▸ **WORK REQUIRED**: Each line of the material below that holds the word "three" needs to be copied.

▸ **SUPPLIED DATA**:
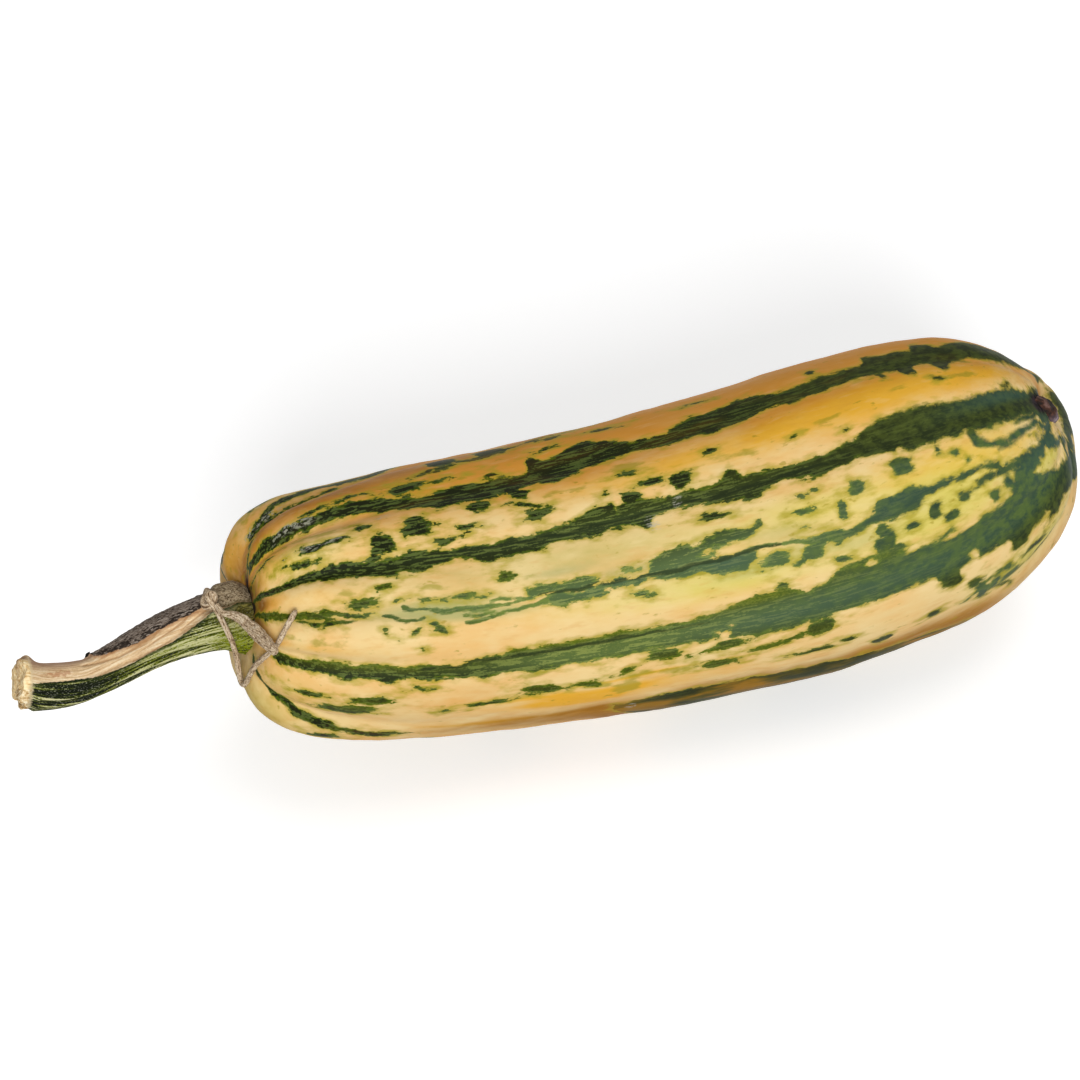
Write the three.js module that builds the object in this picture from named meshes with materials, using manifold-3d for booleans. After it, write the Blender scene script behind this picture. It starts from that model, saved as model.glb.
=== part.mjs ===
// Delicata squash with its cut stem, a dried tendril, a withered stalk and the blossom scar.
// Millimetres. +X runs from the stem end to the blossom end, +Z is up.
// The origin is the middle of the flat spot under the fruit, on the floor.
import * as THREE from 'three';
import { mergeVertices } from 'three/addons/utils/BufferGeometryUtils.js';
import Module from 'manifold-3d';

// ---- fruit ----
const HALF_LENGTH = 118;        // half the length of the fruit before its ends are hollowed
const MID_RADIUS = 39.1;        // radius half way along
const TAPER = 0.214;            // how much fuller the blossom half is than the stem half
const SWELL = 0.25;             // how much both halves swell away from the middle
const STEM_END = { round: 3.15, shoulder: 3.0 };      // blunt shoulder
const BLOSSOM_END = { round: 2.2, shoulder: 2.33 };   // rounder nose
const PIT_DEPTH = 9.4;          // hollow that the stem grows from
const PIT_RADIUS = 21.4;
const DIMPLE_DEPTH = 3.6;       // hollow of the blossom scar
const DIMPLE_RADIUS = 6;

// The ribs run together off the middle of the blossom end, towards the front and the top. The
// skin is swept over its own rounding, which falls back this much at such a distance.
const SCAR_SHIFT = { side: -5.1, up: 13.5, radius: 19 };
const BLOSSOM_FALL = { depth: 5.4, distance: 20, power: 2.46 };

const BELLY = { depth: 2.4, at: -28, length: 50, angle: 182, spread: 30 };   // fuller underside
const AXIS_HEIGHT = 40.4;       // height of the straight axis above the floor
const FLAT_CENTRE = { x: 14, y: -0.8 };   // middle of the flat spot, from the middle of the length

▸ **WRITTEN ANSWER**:
Write the three.js module that builds the object in this picture from named meshes with materials, using manifold-3d for booleans. After it, write the Blender scene script behind this picture. It starts from that model, saved as model.glb.
import * as THREE from 'three';
import { mergeVertices } from 'three/addons/utils/BufferGeometryUtils.js';